→ DIRECTIONS
Reproduce the full listing that appears beneath this instruction exactly.

→ DATASET CONTENT

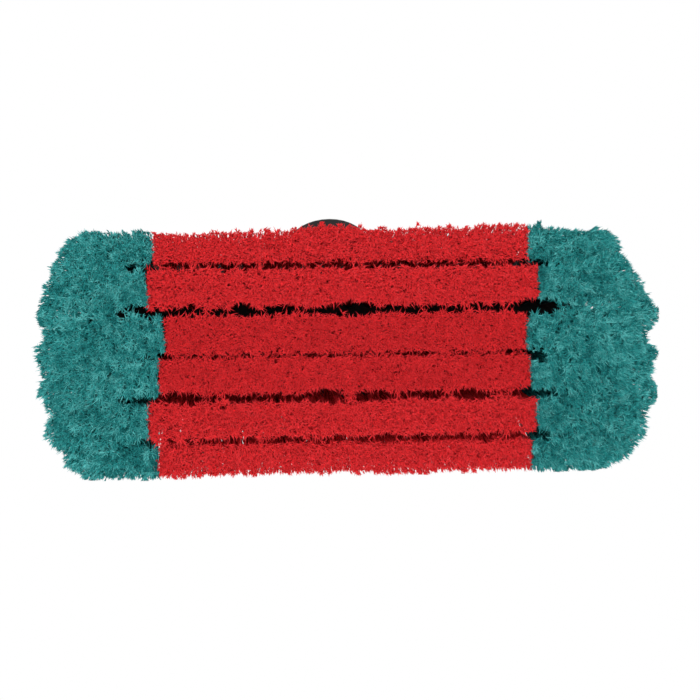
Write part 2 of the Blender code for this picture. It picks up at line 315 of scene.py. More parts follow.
# Plastic and rubber share one recipe: grain, rubbed edges and dust, with edges eased by a Bevel node
def mouldedMaterial(name, look):
    made, tree, shader = newMaterial(name, Specular_IOR_Level=look["gloss"])
    grain = useGroup(tree, mouldedGrain, -500, -200, Grain_Scale=look["grain"])
    rubbed = useGroup(tree, edgeRub, -500, 200, Wear=look["wear"])
    dust = useGroup(tree, settledDust, -500, 0, Amount=look["dust"])
    worn = mixColours(tree, -200, 300, rubbed.outputs[0], look["colour"], look["edge"])
    faint = mathNode(tree, -200, 100, "MULTIPLY", grain.outputs["Patches"], surfaceLook["patchMix"])
    patchy = mixColours(tree, 0, 300, faint, worn, look["edge"])
    dusty = mixColours(tree, 200, 300, dust.outputs[0], patchy, surfaceLook["dustColour"])
    tree.links.new(dusty, shader.inputs["Base Color"])
    dull = newNode(tree, "MapRange", 200, 50, To_Min=look["rough"] - surfaceLook["roughDrift"],
                   To_Max=look["rough"] + surfaceLook["roughDrift"])
    tree.links.new(grain.outputs["Patches"], dull.inputs["Value"])
    tree.links.new(dull.outputs["Result"], shader.inputs["Roughness"])
    eased = newNode(tree, "Bevel", 0, -350, Radius=look["ease"])
    bump = newNode(tree, "Bump", 300, -250, Strength=look["depth"], Distance=surfaceLook["grainHeight"])
    tree.links.new(grain.outputs["Height"], bump.inputs["Height"])
    tree.links.new(eased.outputs["Normal"], bump.inputs["Normal"])
    tree.links.new(bump.outputs["Normal"], shader.inputs["Normal"])
    return made


blockPlastic = mouldedMaterial("blockPlastic", {
    "colour": (0.014, 0.011, 0.011, 1), "edge": (0.026, 0.022, 0.022, 1), "gloss": 0.12, "rough": 0.52,
    "grain": 1100.0, "depth": 0.5, "wear": 0.5, "dust": 0.04, "ease": 0.0006})
coverPlastic = mouldedMaterial("coverPlastic", {
    "colour": (0.006, 0.006, 0.006, 1), "edge": (0.022, 0.021, 0.021, 1), "gloss": 0.25, "rough": 0.42,
    "grain": 800.0, "depth": 0.6, "wear": 0.6, "dust": 0.05, "ease": 0.0008})
bumperRubber = mouldedMaterial("bumperRubber", {
    "colour": (0.018, 0.018, 0.019, 1), "edge": (0.050, 0.050, 0.052, 1), "gloss": 0.20, "rough": 0.72,
    "grain": 1500.0, "depth": 0.8, "wear": 0.8, "dust": 0.08, "ease": 0.0006})
gasketRubber = mouldedMaterial("gasketRubber", {
    "colour": (0.040, 0.040, 0.043, 1), "edge": (0.070, 0.070, 0.073, 1), "gloss": 0.20, "rough": 0.78,
    "grain": 1800.0, "depth": 0.6, "wear": 0.3, "dust": 0.05, "ease": 0.0003})
washerRubber = mouldedMaterial("washerRubber", {
    "colour": (0.020, 0.019, 0.019, 1), "edge": (0.045, 0.043, 0.043, 1), "gloss": 0.25, "rough": 0.66,
    "grain": 1600.0, "depth": 0.5, "wear": 0.3, "dust": 0.05, "ease": 0.0004})


def steelMaterial():
    made, tree, shader = newMaterial("screwSteel", Metallic=1.0)
    place = newNode(tree, "TexCoord", -900, 0)
    drawn = newNode(tree, "Mapping", -700, 0, Scale=(1.0, 6.0, 1.0))
    tree.links.new(place.outputs["Object"], drawn.inputs["Vector"])
    lines = newNode(tree, "TexNoise", -500, 0, Scale=1400.0, Detail=4.0)
    tree.links.new(drawn.outputs["Vector"], lines.inputs["Vector"])
    tint = mixColours(tree, 0, 250, lines.outputs["Fac"], (0.50, 0.49, 0.48, 1), (0.68, 0.67, 0.66, 1))
    tree.links.new(tint, shader.inputs["Base Color"])
    dull = newNode(tree, "MapRange", 0, 0, To_Min=0.20, To_Max=0.42)
    tree.links.new(lines.outputs["Fac"], dull.inputs["Value"])
    tree.links.new(dull.outputs["Result"], shader.inputs["Roughness"])
    bump = newNode(tree, "Bump", 300, -250, Strength=0.3, Distance=0.00003)
    tree.links.new(lines.outputs["Fac"], bump.inputs["Height"])
    tree.links.new(bump.outputs["Normal"], shader.inputs["Normal"])
    return made


def filamentMaterial(name, deepAndPaintedShade, body, pale):
    made, tree, shader = newMaterial(name, Specular_IOR_Level=0.18, Diffuse_Roughness=1.0)
    # The deep colour is the darkest tone and also the painted shade on the lower shaft
    tone = useGroup(tree, filamentTone, 0, 200, Deep=(*deepAndPaintedShade, 1), Body=(*body, 1), Pale=(*pale, 1))
    tree.links.new(tone.outputs["Colour"], shader.inputs["Base Color"])
    dull = newNode(tree, "MapRange", 300, 0, To_Min=0.38, To_Max=0.60)
    tree.links.new(tone.outputs["Height"], dull.inputs["Value"])
    tree.links.new(dull.outputs["Result"], shader.inputs["Roughness"])
    return made


# Colours near the root, in the body and at the split ends. The first is the darkest dye tone and also the
# painted shade on the lower shafts and on the middle red rows
dyesAndPaintedShade = {
    "red": ((0.84, 0.030, 0.038), (0.97, 0.044, 0.054), (0.99, 0.070, 0.080)),
    "teal": ((0.010, 0.220, 0.222), (0.040, 0.445, 0.438), (0.165, 0.690, 0.675)),
}
screwSteel = steelMaterial()
redFilament = filamentMaterial("redFilament", *dyesAndPaintedShade["red"])
tealFilament = filamentMaterial("tealFilament", *dyesAndPaintedShade["teal"])
print("materials made")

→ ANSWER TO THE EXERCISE
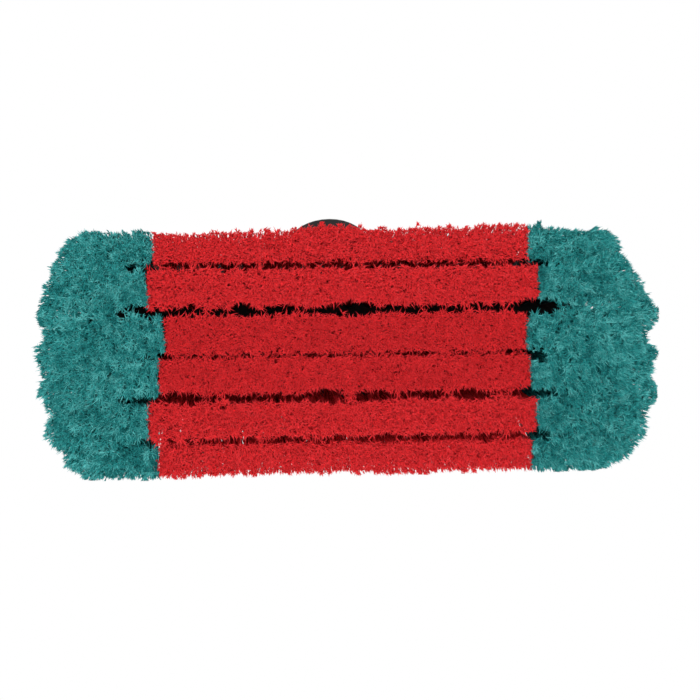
Write part 2 of the Blender code for this picture. It picks up at line 315 of scene.py. More parts follow.
# Plastic and rubber share one recipe: grain, rubbed edges and dust, with edges eased by a Bevel node
def mouldedMaterial(name, look):
    made, tree, shader = newMaterial(name, Specular_IOR_Level=look["gloss"])
    grain = useGroup(tree, mouldedGrain, -500, -200, Grain_Scale=look["grain"])
    rubbed = useGroup(tree, edgeRub, -500, 200, Wear=look["wear"])
    dust = useGroup(tree, settledDust, -500, 0, Amount=look["dust"])
    worn = mixColours(tree, -200, 300, rubbed.outputs[0], look["colour"], look["edge"])
    faint = mathNode(tree, -200, 100, "MULTIPLY", grain.outputs["Patches"], surfaceLook["patchMix"])
    patchy = mixColours(tree, 0, 300, faint, worn, look["edge"])
    dusty = mixColours(tree, 200, 300, dust.outputs[0], patchy, surfaceLook["dustColour"])
    tree.links.new(dusty, shader.inputs["Base Color"])
    dull = newNode(tree, "MapRange", 200, 50, To_Min=look["rough"] - surfaceLook["roughDrift"],
                   To_Max=look["rough"] + surfaceLook["roughDrift"])
    tree.links.new(grain.outputs["Patches"], dull.inputs["Value"])
    tree.links.new(dull.outputs["Result"], shader.inputs["Roughness"])
    eased = newNode(tree, "Bevel", 0, -350, Radius=look["ease"])
    bump = newNode(tree, "Bump", 300, -250, Strength=look["depth"], Distance=surfaceLook["grainHeight"])
    tree.links.new(grain.outputs["Height"], bump.inputs["Height"])
    tree.links.new(eased.outputs["Normal"], bump.inputs["Normal"])
    tree.links.new(bump.outputs["Normal"], shader.inputs["Normal"])
    return made


blockPlastic = mouldedMaterial("blockPlastic", {
    "colour": (0.014, 0.011, 0.011, 1), "edge": (0.026, 0.022, 0.022, 1), "gloss": 0.12, "rough": 0.52,
    "grain": 1100.0, "depth": 0.5, "wear": 0.5, "dust": 0.04, "ease": 0.0006})
coverPlastic = mouldedMaterial("coverPlastic", {
    "colour": (0.006, 0.006, 0.006, 1), "edge": (0.022, 0.021, 0.021, 1), "gloss": 0.25, "rough": 0.42,
    "grain": 800.0, "depth": 0.6, "wear": 0.6, "dust": 0.05, "ease": 0.0008})
bumperRubber = mouldedMaterial("bumperRubber", {
    "colour": (0.018, 0.018, 0.019, 1), "edge": (0.050, 0.050, 0.052, 1), "gloss": 0.20, "rough": 0.72,
    "grain": 1500.0, "depth": 0.8, "wear": 0.8, "dust": 0.08, "ease": 0.0006})
gasketRubber = mouldedMaterial("gasketRubber", {
    "colour": (0.040, 0.040, 0.043, 1), "edge": (0.070, 0.070, 0.073, 1), "gloss": 0.20, "rough": 0.78,
    "grain": 1800.0, "depth": 0.6, "wear": 0.3, "dust": 0.05, "ease": 0.0003})
washerRubber = mouldedMaterial("washerRubber", {
    "colour": (0.020, 0.019, 0.019, 1), "edge": (0.045, 0.043, 0.043, 1), "gloss": 0.25, "rough": 0.66,
    "grain": 1600.0, "depth": 0.5, "wear": 0.3, "dust": 0.05, "ease": 0.0004})


def steelMaterial():
    made, tree, shader = newMaterial("screwSteel", Metallic=1.0)
    place = newNode(tree, "TexCoord", -900, 0)
    drawn = newNode(tree, "Mapping", -700, 0, Scale=(1.0, 6.0, 1.0))
    tree.links.new(place.outputs["Object"], drawn.inputs["Vector"])
    lines = newNode(tree, "TexNoise", -500, 0, Scale=1400.0, Detail=4.0)
    tree.links.new(drawn.outputs["Vector"], lines.inputs["Vector"])
    tint = mixColours(tree, 0, 250, lines.outputs["Fac"], (0.50, 0.49, 0.48, 1), (0.68, 0.67, 0.66, 1))
    tree.links.new(tint, shader.inputs["Base Color"])
    dull = newNode(tree, "MapRange", 0, 0, To_Min=0.20, To_Max=0.42)
    tree.links.new(lines.outputs["Fac"], dull.inputs["Value"])
    tree.links.new(dull.outputs["Result"], shader.inputs["Roughness"])
    bump = newNode(tree, "Bump", 300, -250, Strength=0.3, Distance=0.00003)
    tree.links.new(lines.outputs["Fac"], bump.inputs["Height"])
    tree.links.new(bump.outputs["Normal"], shader.inputs["Normal"])
    return made


def filamentMaterial(name, deepAndPaintedShade, body, pale):
    made, tree, shader = newMaterial(name, Specular_IOR_Level=0.18, Diffuse_Roughness=1.0)
    # The deep colour is the darkest tone and also the painted shade on the lower shaft
    tone = useGroup(tree, filamentTone, 0, 200, Deep=(*deepAndPaintedShade, 1), Body=(*body, 1), Pale=(*pale, 1))
    tree.links.new(tone.outputs["Colour"], shader.inputs["Base Color"])
    dull = newNode(tree, "MapRange", 300, 0, To_Min=0.38, To_Max=0.60)
    tree.links.new(tone.outputs["Height"], dull.inputs["Value"])
    tree.links.new(dull.outputs["Result"], shader.inputs["Roughness"])
    return made


# Colours near the root, in the body and at the split ends. The first is the darkest dye tone and also the
# painted shade on the lower shafts and on the middle red rows
dyesAndPaintedShade = {
    "red": ((0.84, 0.030, 0.038), (0.97, 0.044, 0.054), (0.99, 0.070, 0.080)),
    "teal": ((0.010, 0.220, 0.222), (0.040, 0.445, 0.438), (0.165, 0.690, 0.675)),
}
screwSteel = steelMaterial()
redFilament = filamentMaterial("redFilament", *dyesAndPaintedShade["red"])
tealFilament = filamentMaterial("tealFilament", *dyesAndPaintedShade["teal"])
print("materials made")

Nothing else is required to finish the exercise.